-- Material --
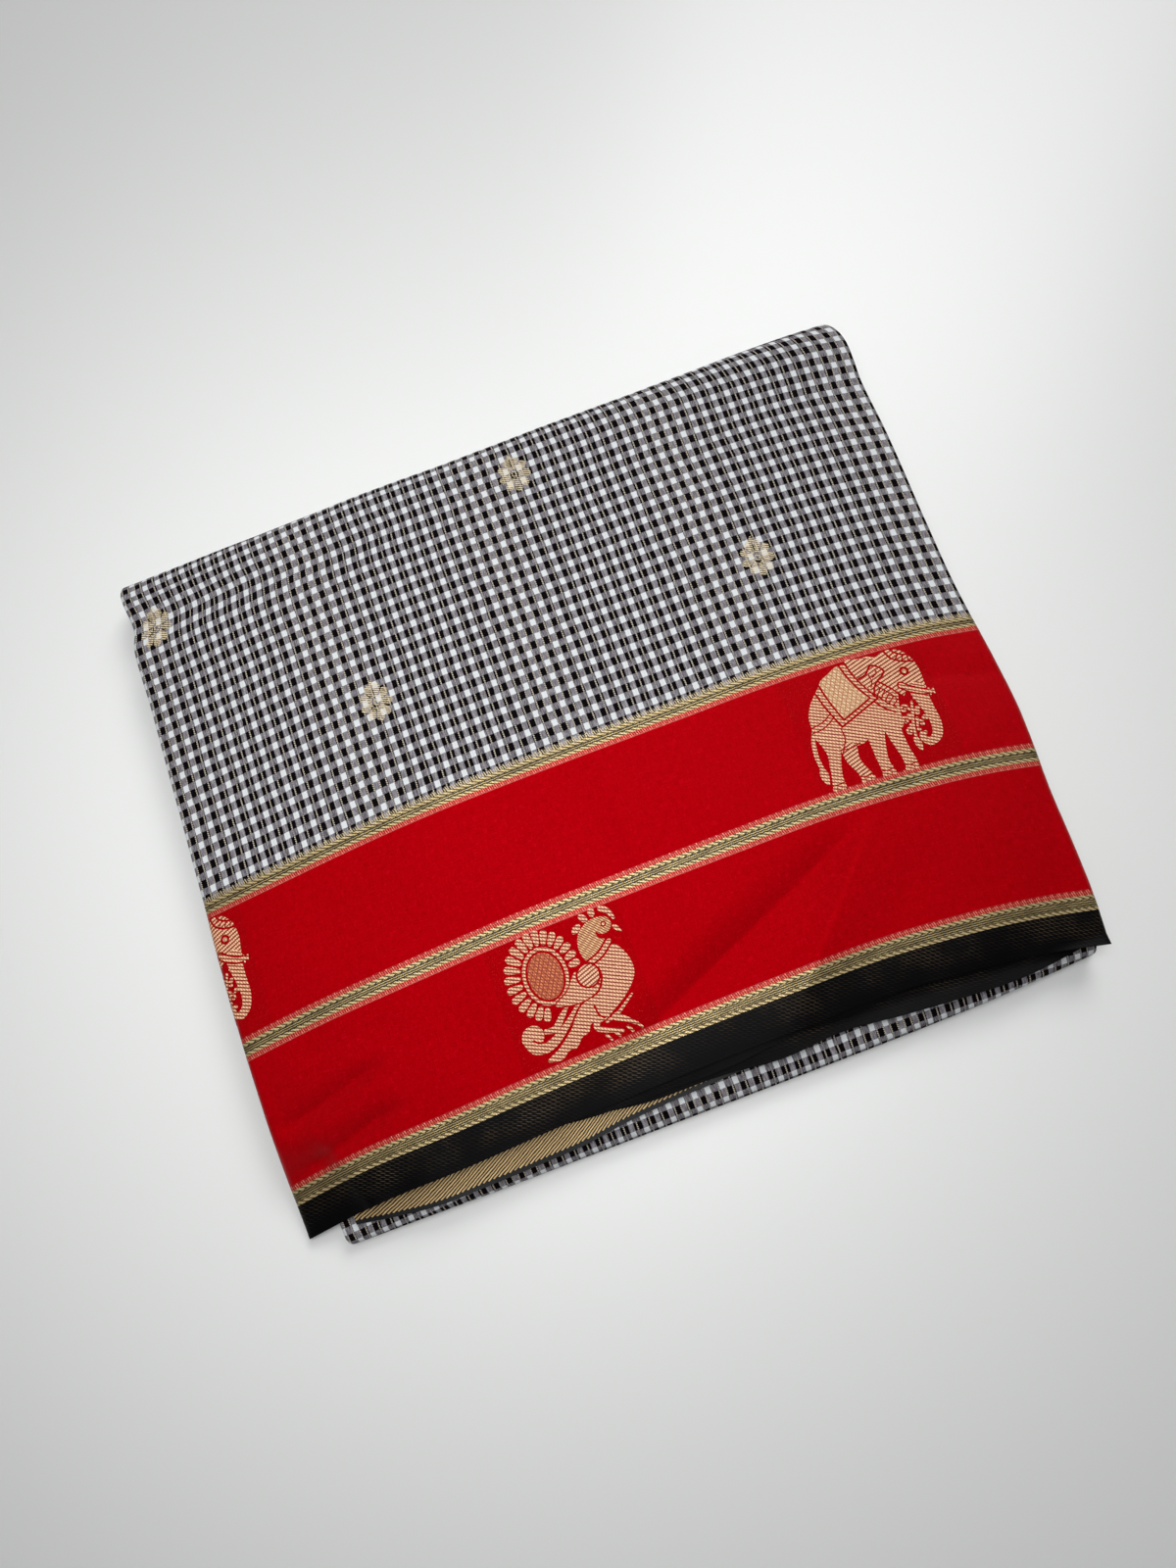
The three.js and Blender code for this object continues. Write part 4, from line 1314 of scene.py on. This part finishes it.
def edge_leaf(name, edge, z, follows, material, back_y=TIER_BACK_Y):
    """A flat leaf whose near edge follows a table. It follows the creases of the top leaf in
    part, more so the closer it lies below it, and also where the top leaf hides it."""
    x = np.arange(edge["x"][0], edge["x"][-1] + EDGE_STEP, EDGE_STEP)
    near_y = read(edge, "x", x, "y")
    share = np.linspace(0, 1, EDGE_ROWS)[:, None]
    y = near_y + (back_y - near_y) * share
    x = np.broadcast_to(x, y.shape)
    ripple = EDGE_RIPPLE * np.sin(x / EDGE_RIPPLE_REACH + z) * (1 - share) ** 2
    hidden = HIDDEN_FOLLOWED * ease((y - HIDDEN_FROM_Y) / HIDDEN_OVER)
    drop = np.maximum(follows, hidden) * crease_drop(x, y)
    drop = drop + np.maximum(CORNER_FOLLOWED, hidden) * corner_drop(x, y)
    outer = np.stack([x, y, z * fullness(x, y) + ripple - drop], -1)
    points, faces, sharp = wall(outer, outer - (0, 0, LEAF_THICKNESS))
    cloth = np.stack([x, y - near_y], -1).reshape(-1, 2)
    return add_piece(name, points, faces, material, np.tile(cloth, (2, 1)), sharp)


HIDDEN_BORDER_EDGE = table(
    "x y",
    (-78, -133.5),
    (-50, -136.5),
    (-29, -137.2),
    (7, -137.2),
    (35, -134.6),
    (61, -134.6),
    (89, -133.6),
    (114, -136.2),
    (136, -138.6),
)


def make_near_edge(black):
    second = edge_leaf(
        "second_border_leaf", SECOND_BORDER_EDGE, 16.1, 0.6, black
    )
    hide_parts("second_border_black")
    twill = edge_leaf(
        "twill_border_leaf", TWILL_BORDER_EDGE, 13.5, 0.2, twill_material()
    )
    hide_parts("inner_border_twill")
    hem = edge_leaf(
        "hidden_border_leaf", HIDDEN_BORDER_EDGE, 18.6, 0.9, black, HEM_BACK_Y
    )
    return second, twill, hem


FLOOR_SIZE = 3.0


def make_floor():
    pale = Shader("pale_table").finish(rgb(247, 248, 246), 0.32, 0.5)
    mesh = bpy.data.meshes.new("table_top")
    half = FLOOR_SIZE / 2
    corners = [(-half, -half, 0), (half, -half, 0), (half, half, 0), (-half, half, 0)]
    mesh.from_pydata(corners, [], [(0, 1, 2, 3)])
    mesh.materials.append(pale)
    floor = bpy.data.objects.new("table_top", mesh)
    floor.location.z = -0.0002
    bpy.context.scene.collection.objects.link(floor)


CAMERA_PLACE = (-1.4, -106.5, 500.0)
CAMERA_LOOK = (-0.00427657, 0.19650848, -0.9804928)
CAMERA_UP = (0.35012577, 0.91873172, 0.18260331)
SENSOR_WIDTH = 36.0
LENS = 27.045


def make_camera():
    data = bpy.data.cameras.new("camera")
    data.sensor_width = SENSOR_WIDTH
    data.lens = LENS
    data.clip_start = 0.01
    camera = bpy.data.objects.new("camera", data)
    back = -Vector(CAMERA_LOOK).normalized()
    right = Vector(CAMERA_UP).cross(back).normalized()
    up = back.cross(right)
    camera.matrix_world = Matrix.Translation(Vector(CAMERA_PLACE) * MM) @ Matrix(
        (right, up, back)
    ).transposed().to_4x4()
    bpy.context.scene.collection.objects.link(camera)
    bpy.context.scene.camera = camera


def add_area_light(name, place, target, size, power, spread=180.0):
    data = bpy.data.lights.new(name, "AREA")
    data.size = size
    data.energy = power
    data.spread = math.radians(spread)
    light = bpy.data.objects.new(name, data)
    light.location = place
    light.rotation_euler = (Vector(target) - Vector(place)).to_track_quat("-Z", "Y").to_euler()
    bpy.context.scene.collection.objects.link(light)


def make_lights():
    world = bpy.data.worlds.new("soft_room")
    world.use_nodes = True
    background = world.node_tree.nodes["Background"]
    background.inputs["Color"].default_value = rgb(240, 242, 244)
    background.inputs["Strength"].default_value = 0.2
    bpy.context.scene.world = world
    add_area_light("overhead", (-0.05, 0.02, 0.8), (-0.05, 0.01, 0), 0.35, 0.6, 65)
    add_area_light("window", (0.85, 1.1, 1.35), (0, 0, 0), 0.9, 16.5)
    scene = bpy.context.scene
    scene.view_settings.view_transform = "Standard"


make_camera()
make_lights()
make_floor()
checked = checked_material()
black = black_border_material()
top = make_top_leaf(black)
body, under = make_body(checked)
elephants, bird = make_border_motifs()
top_butis, under_butis = make_butis()
make_folded_layers(checked)
second, twill, hem = make_near_edge(black)

(UNDER_LEAF_STARTS - BODY_AT) * MM
(UNDER_LEAF_ENDS - UNDER_LEAF_STARTS) * MM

-- Your goal --
Produce an exact copy of the whole listing.

-- Exercise result --
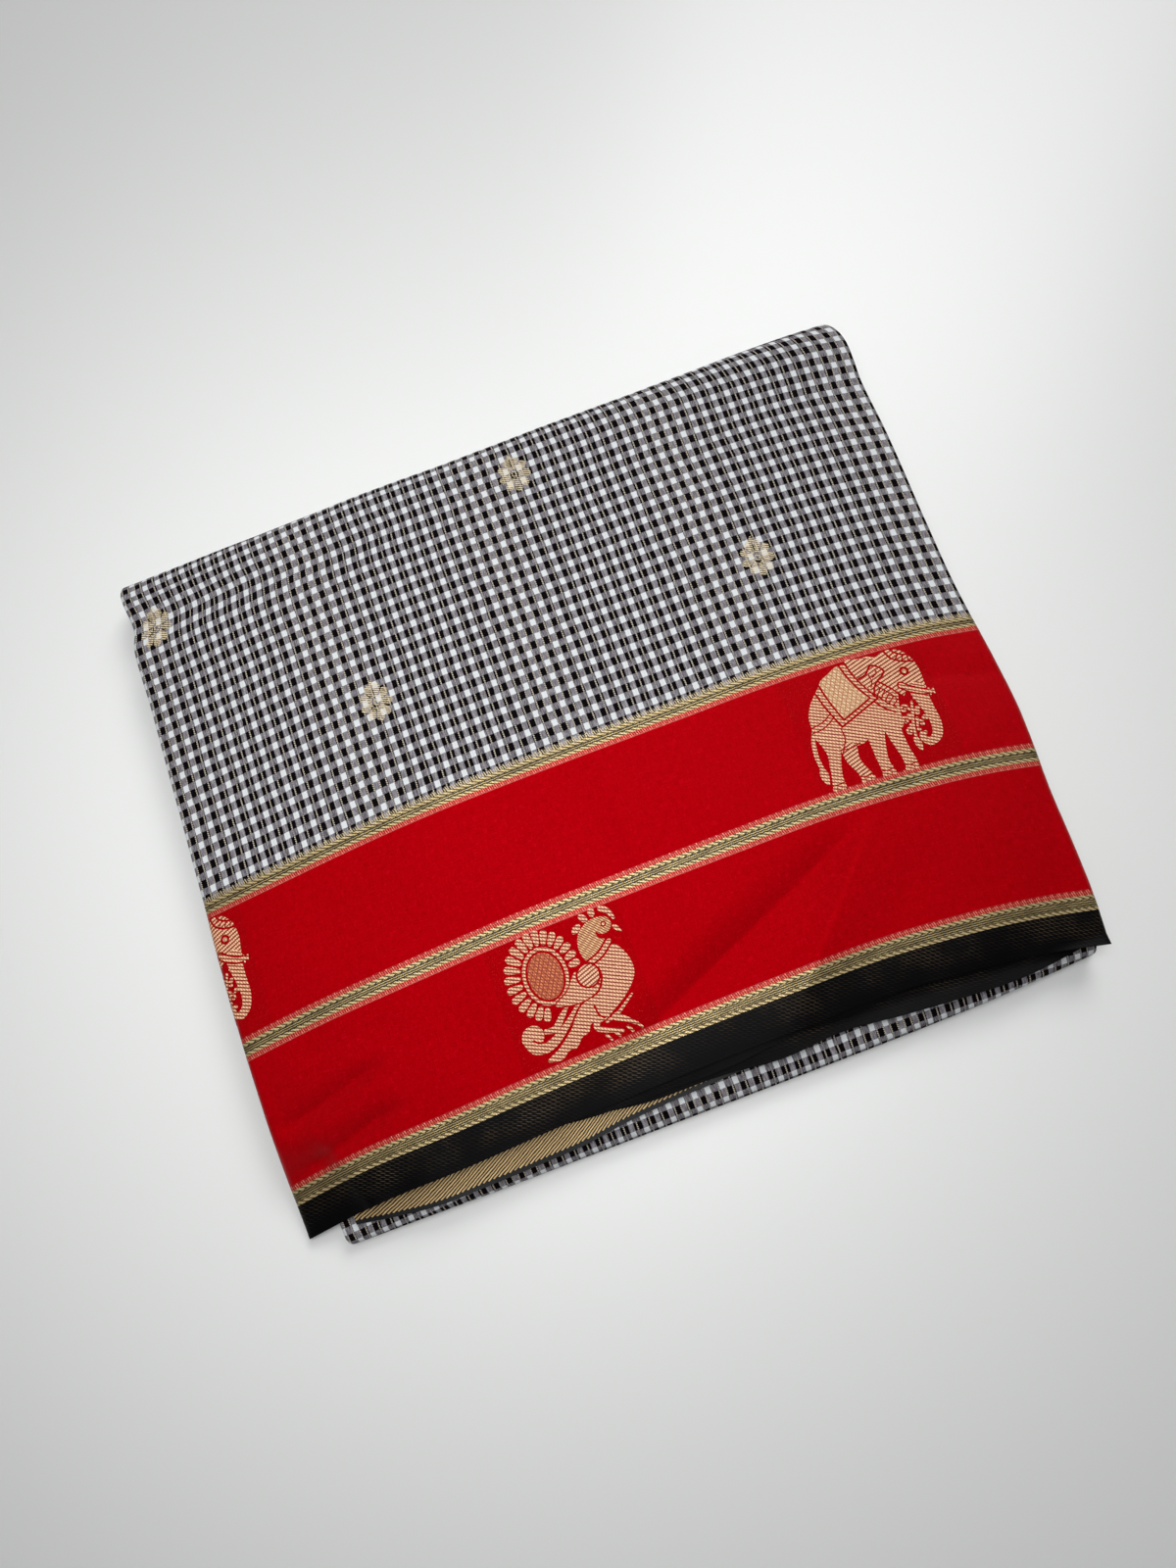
The three.js and Blender code for this object continues. Write part 4, from line 1314 of scene.py on. This part finishes it.
def edge_leaf(name, edge, z, follows, material, back_y=TIER_BACK_Y):
    """A flat leaf whose near edge follows a table. It follows the creases of the top leaf in
    part, more so the closer it lies below it, and also where the top leaf hides it."""
    x = np.arange(edge["x"][0], edge["x"][-1] + EDGE_STEP, EDGE_STEP)
    near_y = read(edge, "x", x, "y")
    share = np.linspace(0, 1, EDGE_ROWS)[:, None]
    y = near_y + (back_y - near_y) * share
    x = np.broadcast_to(x, y.shape)
    ripple = EDGE_RIPPLE * np.sin(x / EDGE_RIPPLE_REACH + z) * (1 - share) ** 2
    hidden = HIDDEN_FOLLOWED * ease((y - HIDDEN_FROM_Y) / HIDDEN_OVER)
    drop = np.maximum(follows, hidden) * crease_drop(x, y)
    drop = drop + np.maximum(CORNER_FOLLOWED, hidden) * corner_drop(x, y)
    outer = np.stack([x, y, z * fullness(x, y) + ripple - drop], -1)
    points, faces, sharp = wall(outer, outer - (0, 0, LEAF_THICKNESS))
    cloth = np.stack([x, y - near_y], -1).reshape(-1, 2)
    return add_piece(name, points, faces, material, np.tile(cloth, (2, 1)), sharp)


HIDDEN_BORDER_EDGE = table(
    "x y",
    (-78, -133.5),
    (-50, -136.5),
    (-29, -137.2),
    (7, -137.2),
    (35, -134.6),
    (61, -134.6),
    (89, -133.6),
    (114, -136.2),
    (136, -138.6),
)


def make_near_edge(black):
    second = edge_leaf(
        "second_border_leaf", SECOND_BORDER_EDGE, 16.1, 0.6, black
    )
    hide_parts("second_border_black")
    twill = edge_leaf(
        "twill_border_leaf", TWILL_BORDER_EDGE, 13.5, 0.2, twill_material()
    )
    hide_parts("inner_border_twill")
    hem = edge_leaf(
        "hidden_border_leaf", HIDDEN_BORDER_EDGE, 18.6, 0.9, black, HEM_BACK_Y
    )
    return second, twill, hem


FLOOR_SIZE = 3.0


def make_floor():
    pale = Shader("pale_table").finish(rgb(247, 248, 246), 0.32, 0.5)
    mesh = bpy.data.meshes.new("table_top")
    half = FLOOR_SIZE / 2
    corners = [(-half, -half, 0), (half, -half, 0), (half, half, 0), (-half, half, 0)]
    mesh.from_pydata(corners, [], [(0, 1, 2, 3)])
    mesh.materials.append(pale)
    floor = bpy.data.objects.new("table_top", mesh)
    floor.location.z = -0.0002
    bpy.context.scene.collection.objects.link(floor)


CAMERA_PLACE = (-1.4, -106.5, 500.0)
CAMERA_LOOK = (-0.00427657, 0.19650848, -0.9804928)
CAMERA_UP = (0.35012577, 0.91873172, 0.18260331)
SENSOR_WIDTH = 36.0
LENS = 27.045


def make_camera():
    data = bpy.data.cameras.new("camera")
    data.sensor_width = SENSOR_WIDTH
    data.lens = LENS
    data.clip_start = 0.01
    camera = bpy.data.objects.new("camera", data)
    back = -Vector(CAMERA_LOOK).normalized()
    right = Vector(CAMERA_UP).cross(back).normalized()
    up = back.cross(right)
    camera.matrix_world = Matrix.Translation(Vector(CAMERA_PLACE) * MM) @ Matrix(
        (right, up, back)
    ).transposed().to_4x4()
    bpy.context.scene.collection.objects.link(camera)
    bpy.context.scene.camera = camera


def add_area_light(name, place, target, size, power, spread=180.0):
    data = bpy.data.lights.new(name, "AREA")
    data.size = size
    data.energy = power
    data.spread = math.radians(spread)
    light = bpy.data.objects.new(name, data)
    light.location = place
    light.rotation_euler = (Vector(target) - Vector(place)).to_track_quat("-Z", "Y").to_euler()
    bpy.context.scene.collection.objects.link(light)


def make_lights():
    world = bpy.data.worlds.new("soft_room")
    world.use_nodes = True
    background = world.node_tree.nodes["Background"]
    background.inputs["Color"].default_value = rgb(240, 242, 244)
    background.inputs["Strength"].default_value = 0.2
    bpy.context.scene.world = world
    add_area_light("overhead", (-0.05, 0.02, 0.8), (-0.05, 0.01, 0), 0.35, 0.6, 65)
    add_area_light("window", (0.85, 1.1, 1.35), (0, 0, 0), 0.9, 16.5)
    scene = bpy.context.scene
    scene.view_settings.view_transform = "Standard"


make_camera()
make_lights()
make_floor()
checked = checked_material()
black = black_border_material()
top = make_top_leaf(black)
body, under = make_body(checked)
elephants, bird = make_border_motifs()
top_butis, under_butis = make_butis()
make_folded_layers(checked)
second, twill, hem = make_near_edge(black)

(UNDER_LEAF_STARTS - BODY_AT) * MM
(UNDER_LEAF_ENDS - UNDER_LEAF_STARTS) * MM